To point out other things, these tests also cover material that is impossible to get to unless you are on an acclerated program and you have an exceptionally bright set of students. We used to rank number one in the nation in education. We have been ranked 50 since the 60's or so and that was because we issued in what I call the coddling age. Corporal punishment was deemed unhealthy and it was better to baby them rather than tell them they are going to do it.

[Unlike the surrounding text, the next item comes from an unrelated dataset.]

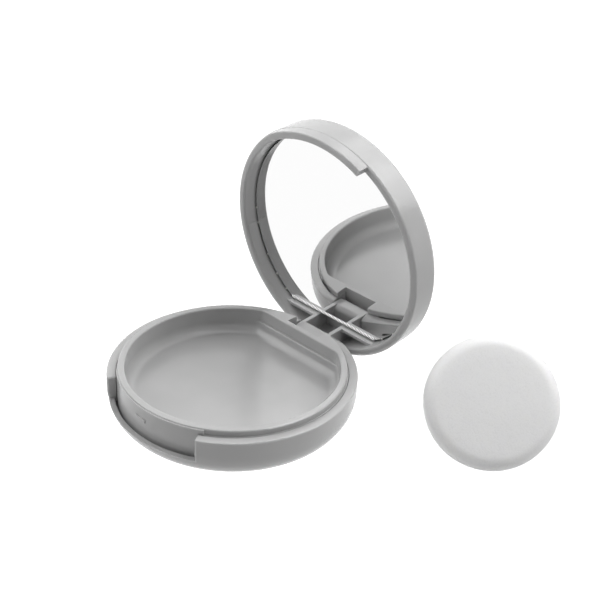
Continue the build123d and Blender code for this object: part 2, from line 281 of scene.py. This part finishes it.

On another note with NCLB (No Child Left Behind), it is up for renewal. They want to add a clause that is really a low blow. I could think of stronger words but they are inappropriate. It calls for teachers to be paid based upon their students' test scores. That is a bunch of crap considering they are paid, while better off than working in a restaurant, they are paid a penance. University professors get paid more than they do. True there are some bad elem. teachers out there but this is plain wrong. To do that is unfair since those guys we elected as reps have never come down here to view the situation regarding English learners and capped kids. Some have never been in their programs long enough to learn anything the way they get moved around. I tell you this is a fireball topic and my views are that it is a pain in the rear.